[Required task] In the entries below, which lines run from the one containing "The Blender code for this object continues. Write part 3, from" to the one containing "return linked(name, mesh)"? Copy exactly those lines, ends included, and no others.

[Input material]
··········

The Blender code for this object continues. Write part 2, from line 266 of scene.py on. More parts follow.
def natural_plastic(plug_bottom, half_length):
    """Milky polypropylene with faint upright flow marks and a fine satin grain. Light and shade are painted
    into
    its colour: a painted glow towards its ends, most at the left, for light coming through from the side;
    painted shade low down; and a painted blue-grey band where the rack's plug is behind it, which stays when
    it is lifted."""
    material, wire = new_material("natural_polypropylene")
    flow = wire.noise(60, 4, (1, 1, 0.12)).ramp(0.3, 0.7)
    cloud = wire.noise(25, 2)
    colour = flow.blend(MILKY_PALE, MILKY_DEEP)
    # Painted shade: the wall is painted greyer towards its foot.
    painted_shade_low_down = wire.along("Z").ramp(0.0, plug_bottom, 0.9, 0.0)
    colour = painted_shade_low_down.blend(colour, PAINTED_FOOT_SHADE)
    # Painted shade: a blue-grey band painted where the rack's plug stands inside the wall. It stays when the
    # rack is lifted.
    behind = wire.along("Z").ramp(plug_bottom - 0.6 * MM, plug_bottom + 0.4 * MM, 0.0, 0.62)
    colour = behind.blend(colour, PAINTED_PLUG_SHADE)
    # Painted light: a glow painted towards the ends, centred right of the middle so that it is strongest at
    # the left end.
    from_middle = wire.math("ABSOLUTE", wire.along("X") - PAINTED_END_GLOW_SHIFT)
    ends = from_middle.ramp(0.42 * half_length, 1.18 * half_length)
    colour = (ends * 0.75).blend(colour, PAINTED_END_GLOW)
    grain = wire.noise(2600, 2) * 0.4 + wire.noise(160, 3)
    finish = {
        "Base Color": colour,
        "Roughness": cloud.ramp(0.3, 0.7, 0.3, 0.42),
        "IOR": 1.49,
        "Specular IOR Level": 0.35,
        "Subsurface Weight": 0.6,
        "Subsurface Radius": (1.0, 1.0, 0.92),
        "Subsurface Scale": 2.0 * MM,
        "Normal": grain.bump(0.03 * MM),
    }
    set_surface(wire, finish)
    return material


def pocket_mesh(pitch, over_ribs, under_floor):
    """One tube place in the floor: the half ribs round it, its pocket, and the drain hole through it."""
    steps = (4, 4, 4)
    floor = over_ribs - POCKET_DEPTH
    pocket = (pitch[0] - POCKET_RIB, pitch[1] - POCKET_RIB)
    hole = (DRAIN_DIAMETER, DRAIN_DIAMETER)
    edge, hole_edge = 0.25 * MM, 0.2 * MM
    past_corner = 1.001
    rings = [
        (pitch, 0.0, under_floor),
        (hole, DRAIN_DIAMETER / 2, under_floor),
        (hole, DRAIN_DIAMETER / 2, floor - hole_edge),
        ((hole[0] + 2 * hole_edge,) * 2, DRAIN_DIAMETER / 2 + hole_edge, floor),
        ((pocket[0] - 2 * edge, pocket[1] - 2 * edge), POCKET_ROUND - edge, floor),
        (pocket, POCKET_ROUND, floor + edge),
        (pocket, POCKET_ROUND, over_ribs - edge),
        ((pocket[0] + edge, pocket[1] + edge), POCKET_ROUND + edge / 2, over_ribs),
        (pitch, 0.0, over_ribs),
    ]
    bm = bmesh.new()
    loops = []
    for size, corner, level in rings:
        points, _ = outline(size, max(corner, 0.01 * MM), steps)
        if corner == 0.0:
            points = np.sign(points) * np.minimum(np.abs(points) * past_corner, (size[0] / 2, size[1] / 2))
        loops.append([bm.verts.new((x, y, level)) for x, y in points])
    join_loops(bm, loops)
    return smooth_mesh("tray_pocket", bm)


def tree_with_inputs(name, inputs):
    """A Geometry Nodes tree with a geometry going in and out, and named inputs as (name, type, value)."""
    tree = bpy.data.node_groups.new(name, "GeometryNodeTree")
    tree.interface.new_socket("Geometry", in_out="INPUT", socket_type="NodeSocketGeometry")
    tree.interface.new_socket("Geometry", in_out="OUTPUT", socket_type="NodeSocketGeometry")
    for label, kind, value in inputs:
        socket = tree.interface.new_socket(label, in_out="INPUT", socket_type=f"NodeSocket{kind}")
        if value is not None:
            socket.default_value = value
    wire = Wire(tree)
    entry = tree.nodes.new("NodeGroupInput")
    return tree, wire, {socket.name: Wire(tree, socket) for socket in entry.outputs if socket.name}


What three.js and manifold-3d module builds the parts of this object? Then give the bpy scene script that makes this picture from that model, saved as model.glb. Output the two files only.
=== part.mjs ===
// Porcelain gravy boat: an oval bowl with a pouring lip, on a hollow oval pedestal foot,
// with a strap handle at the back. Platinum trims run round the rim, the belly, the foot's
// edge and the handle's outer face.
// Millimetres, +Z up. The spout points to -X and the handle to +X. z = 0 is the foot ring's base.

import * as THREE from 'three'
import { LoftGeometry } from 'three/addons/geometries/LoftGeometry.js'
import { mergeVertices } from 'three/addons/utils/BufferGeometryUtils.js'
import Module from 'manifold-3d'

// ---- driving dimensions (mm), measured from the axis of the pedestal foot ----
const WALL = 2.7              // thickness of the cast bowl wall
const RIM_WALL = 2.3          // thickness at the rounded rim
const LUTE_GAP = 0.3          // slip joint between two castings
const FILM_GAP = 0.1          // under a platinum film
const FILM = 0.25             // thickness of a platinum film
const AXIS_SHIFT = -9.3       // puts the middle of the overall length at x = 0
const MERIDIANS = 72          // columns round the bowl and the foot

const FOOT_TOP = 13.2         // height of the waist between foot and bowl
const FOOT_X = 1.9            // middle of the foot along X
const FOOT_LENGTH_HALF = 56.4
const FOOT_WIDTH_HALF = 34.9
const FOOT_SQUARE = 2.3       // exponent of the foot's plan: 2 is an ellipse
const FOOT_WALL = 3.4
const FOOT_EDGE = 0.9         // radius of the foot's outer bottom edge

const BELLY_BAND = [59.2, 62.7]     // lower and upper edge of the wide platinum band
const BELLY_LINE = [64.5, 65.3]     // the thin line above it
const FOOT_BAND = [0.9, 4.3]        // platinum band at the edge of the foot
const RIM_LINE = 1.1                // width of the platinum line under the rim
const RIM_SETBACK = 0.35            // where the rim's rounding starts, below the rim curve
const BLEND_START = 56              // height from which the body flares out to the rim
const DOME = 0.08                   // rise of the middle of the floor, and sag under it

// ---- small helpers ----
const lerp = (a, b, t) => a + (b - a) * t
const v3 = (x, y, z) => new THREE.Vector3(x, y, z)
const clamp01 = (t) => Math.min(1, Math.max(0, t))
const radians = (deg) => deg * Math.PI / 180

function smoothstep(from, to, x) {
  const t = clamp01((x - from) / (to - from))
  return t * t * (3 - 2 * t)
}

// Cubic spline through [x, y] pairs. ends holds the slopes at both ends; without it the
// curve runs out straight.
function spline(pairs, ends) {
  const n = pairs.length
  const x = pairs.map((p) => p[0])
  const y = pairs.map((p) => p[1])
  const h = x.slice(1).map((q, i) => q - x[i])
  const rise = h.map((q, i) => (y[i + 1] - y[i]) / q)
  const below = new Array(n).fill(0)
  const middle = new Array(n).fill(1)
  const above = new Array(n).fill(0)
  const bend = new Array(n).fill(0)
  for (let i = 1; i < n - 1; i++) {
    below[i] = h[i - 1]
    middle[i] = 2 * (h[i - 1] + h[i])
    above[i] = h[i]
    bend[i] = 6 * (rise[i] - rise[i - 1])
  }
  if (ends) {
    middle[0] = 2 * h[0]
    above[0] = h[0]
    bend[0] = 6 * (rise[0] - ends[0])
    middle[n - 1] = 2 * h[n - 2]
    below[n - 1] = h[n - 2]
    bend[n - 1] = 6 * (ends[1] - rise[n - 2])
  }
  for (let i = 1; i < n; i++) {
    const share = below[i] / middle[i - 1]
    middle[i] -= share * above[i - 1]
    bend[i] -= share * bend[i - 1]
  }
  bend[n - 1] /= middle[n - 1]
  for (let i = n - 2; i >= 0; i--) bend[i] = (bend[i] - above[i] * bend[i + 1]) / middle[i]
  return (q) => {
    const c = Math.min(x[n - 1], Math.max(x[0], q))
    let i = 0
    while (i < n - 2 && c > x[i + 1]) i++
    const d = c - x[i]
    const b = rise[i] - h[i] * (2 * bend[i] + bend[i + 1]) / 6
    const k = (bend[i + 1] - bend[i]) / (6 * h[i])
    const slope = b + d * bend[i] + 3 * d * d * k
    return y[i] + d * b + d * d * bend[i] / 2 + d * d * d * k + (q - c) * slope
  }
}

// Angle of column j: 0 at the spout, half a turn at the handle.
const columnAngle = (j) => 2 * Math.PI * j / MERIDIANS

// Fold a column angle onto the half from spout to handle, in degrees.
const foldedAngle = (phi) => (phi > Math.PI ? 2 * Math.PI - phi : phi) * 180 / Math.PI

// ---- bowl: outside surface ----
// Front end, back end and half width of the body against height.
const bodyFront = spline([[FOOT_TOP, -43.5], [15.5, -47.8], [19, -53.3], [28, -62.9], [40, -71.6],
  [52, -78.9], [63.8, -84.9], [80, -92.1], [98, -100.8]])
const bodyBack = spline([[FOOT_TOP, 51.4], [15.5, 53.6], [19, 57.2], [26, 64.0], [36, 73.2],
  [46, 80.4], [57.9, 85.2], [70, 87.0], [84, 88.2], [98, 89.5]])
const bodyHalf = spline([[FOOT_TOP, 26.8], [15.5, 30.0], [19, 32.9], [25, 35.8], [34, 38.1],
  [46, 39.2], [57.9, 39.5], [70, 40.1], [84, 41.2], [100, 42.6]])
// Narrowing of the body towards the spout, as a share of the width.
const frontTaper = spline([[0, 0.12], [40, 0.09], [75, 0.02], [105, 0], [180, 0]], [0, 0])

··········

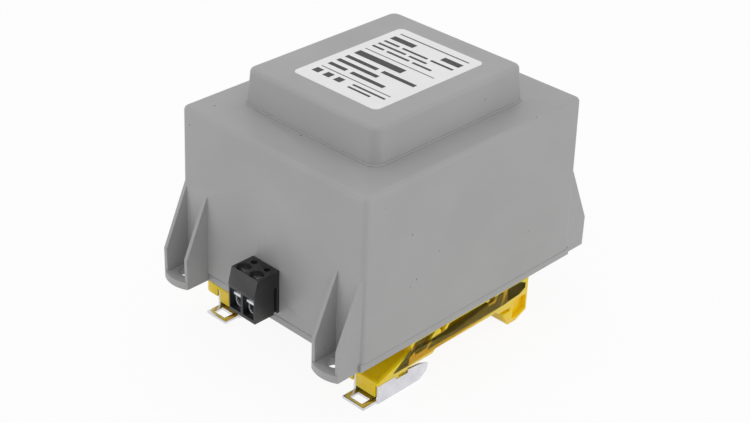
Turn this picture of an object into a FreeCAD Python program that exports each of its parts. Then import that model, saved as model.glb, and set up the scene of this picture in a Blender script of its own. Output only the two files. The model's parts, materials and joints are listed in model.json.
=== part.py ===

··········

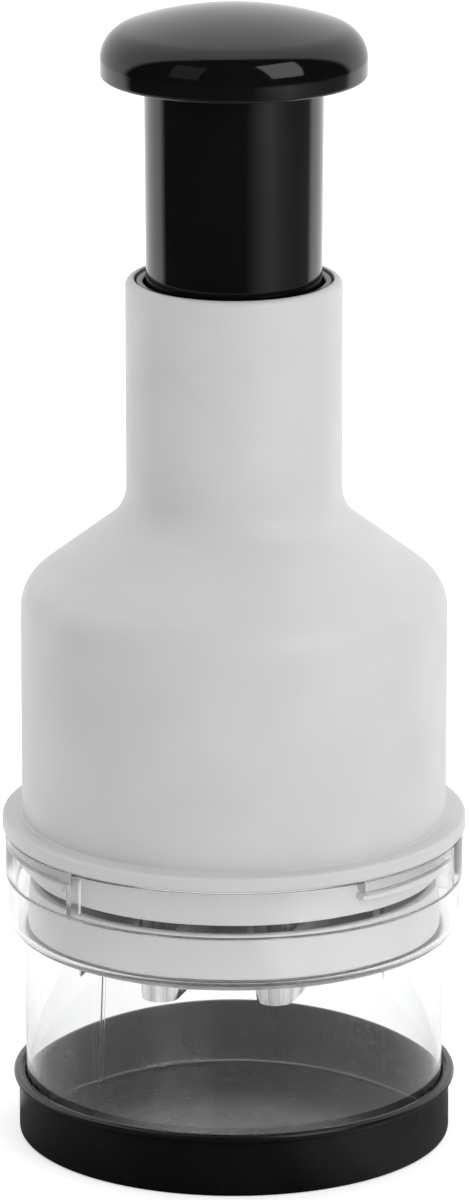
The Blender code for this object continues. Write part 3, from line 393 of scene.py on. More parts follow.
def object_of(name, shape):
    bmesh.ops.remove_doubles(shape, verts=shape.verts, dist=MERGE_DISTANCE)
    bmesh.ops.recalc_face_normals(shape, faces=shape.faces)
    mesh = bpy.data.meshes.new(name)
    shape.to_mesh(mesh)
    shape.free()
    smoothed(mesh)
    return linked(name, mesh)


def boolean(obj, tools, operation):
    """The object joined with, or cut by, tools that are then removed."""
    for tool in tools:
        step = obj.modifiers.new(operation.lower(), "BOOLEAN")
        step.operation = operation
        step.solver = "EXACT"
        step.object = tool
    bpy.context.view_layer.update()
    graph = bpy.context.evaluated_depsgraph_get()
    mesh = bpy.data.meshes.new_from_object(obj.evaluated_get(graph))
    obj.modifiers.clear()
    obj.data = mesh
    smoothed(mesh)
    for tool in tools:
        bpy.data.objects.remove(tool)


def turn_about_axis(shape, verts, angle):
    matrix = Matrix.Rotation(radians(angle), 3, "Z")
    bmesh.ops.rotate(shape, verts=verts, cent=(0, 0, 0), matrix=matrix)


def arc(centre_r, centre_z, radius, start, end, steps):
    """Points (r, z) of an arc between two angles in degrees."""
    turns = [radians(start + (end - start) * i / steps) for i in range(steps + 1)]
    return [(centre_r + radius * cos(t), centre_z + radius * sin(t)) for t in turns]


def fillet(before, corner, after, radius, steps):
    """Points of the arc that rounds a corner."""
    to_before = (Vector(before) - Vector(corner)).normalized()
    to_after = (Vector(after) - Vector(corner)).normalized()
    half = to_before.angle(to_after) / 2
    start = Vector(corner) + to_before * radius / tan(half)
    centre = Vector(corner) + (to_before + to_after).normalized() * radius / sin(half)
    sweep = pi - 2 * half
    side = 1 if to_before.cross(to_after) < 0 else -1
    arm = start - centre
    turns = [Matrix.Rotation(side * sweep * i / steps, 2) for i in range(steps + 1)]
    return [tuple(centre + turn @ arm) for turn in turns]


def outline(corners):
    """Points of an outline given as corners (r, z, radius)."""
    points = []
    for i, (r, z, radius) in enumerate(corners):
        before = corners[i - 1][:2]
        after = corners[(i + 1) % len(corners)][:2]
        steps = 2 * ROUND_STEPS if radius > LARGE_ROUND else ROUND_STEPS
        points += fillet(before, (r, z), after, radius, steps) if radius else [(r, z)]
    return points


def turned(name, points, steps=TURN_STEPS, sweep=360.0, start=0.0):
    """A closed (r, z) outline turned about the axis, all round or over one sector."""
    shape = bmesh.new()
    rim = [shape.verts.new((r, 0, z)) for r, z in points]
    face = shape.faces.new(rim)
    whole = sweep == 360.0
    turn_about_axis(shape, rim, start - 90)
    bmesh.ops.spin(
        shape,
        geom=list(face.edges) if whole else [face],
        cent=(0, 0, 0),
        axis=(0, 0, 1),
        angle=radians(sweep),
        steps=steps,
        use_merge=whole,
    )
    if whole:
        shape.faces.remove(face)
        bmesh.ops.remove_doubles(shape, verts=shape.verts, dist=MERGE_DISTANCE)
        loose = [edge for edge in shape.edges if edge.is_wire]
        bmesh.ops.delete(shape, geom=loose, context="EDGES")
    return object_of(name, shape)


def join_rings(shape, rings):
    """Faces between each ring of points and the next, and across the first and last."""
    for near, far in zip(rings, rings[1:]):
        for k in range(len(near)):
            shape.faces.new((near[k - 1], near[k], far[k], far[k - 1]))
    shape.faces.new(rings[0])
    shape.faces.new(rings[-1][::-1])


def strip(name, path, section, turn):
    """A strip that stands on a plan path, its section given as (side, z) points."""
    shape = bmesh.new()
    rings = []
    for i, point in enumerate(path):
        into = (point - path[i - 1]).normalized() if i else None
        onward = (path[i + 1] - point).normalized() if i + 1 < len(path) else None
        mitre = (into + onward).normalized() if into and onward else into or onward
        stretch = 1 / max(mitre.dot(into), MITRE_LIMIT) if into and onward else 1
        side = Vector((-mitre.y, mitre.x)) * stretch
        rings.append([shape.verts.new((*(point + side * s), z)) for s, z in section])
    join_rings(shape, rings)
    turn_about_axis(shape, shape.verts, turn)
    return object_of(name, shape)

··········

[Final answer]
The Blender code for this object continues. Write part 3, from line 393 of scene.py on. More parts follow.
def object_of(name, shape):
    bmesh.ops.remove_doubles(shape, verts=shape.verts, dist=MERGE_DISTANCE)
    bmesh.ops.recalc_face_normals(shape, faces=shape.faces)
    mesh = bpy.data.meshes.new(name)
    shape.to_mesh(mesh)
    shape.free()
    smoothed(mesh)
    return linked(name, mesh)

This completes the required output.